Online only (provided real-time unless otherwise mentioned):

  • Response rate (gross sample size, number of people started, number of people completed, number of people not started).
  • Graphical timing distribution of the time spent by respondents on the survey.
  • Tabular and graphical representation of the data for individual variables (NOTE: generated nightly).
  • Survey information:
    • Author(s)
    • Sample selection
    • Respondent compensation
    • Field dates
    • Average time spent in minutes (NOTE: generated nightly)
    • Question details. NOTE: the standard demographics described here differ from the raw variables in the question listings (in name and/or answer options).

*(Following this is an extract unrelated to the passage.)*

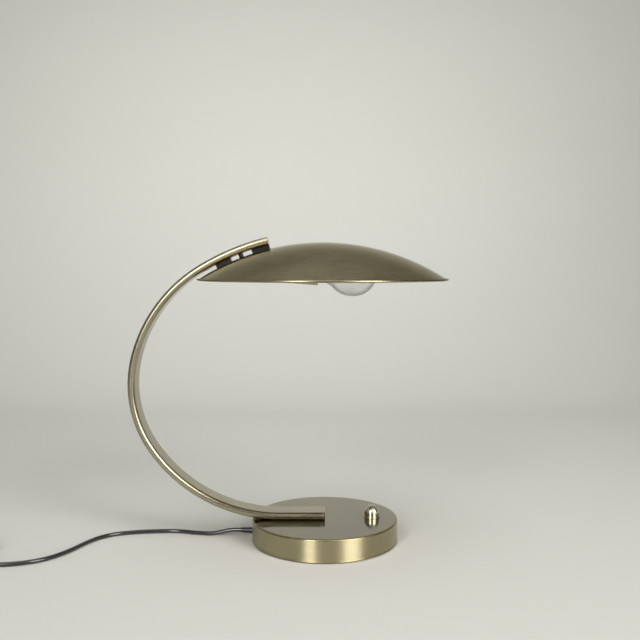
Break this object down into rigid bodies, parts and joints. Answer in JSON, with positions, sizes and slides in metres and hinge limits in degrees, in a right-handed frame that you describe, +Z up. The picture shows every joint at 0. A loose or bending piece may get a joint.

The mapping from cleaned data variables to the raw data can be found here.

In addition to the above, the following can be provided on request:

  • Item non response summaries.
  • Custom extracts from the survey logs; for example, how often respondents went back and forth for a particular question.

Lastly, users can combine data from different studies so that a wealth of additional information can accessed at no additional charge (see for example the survey topics listed here).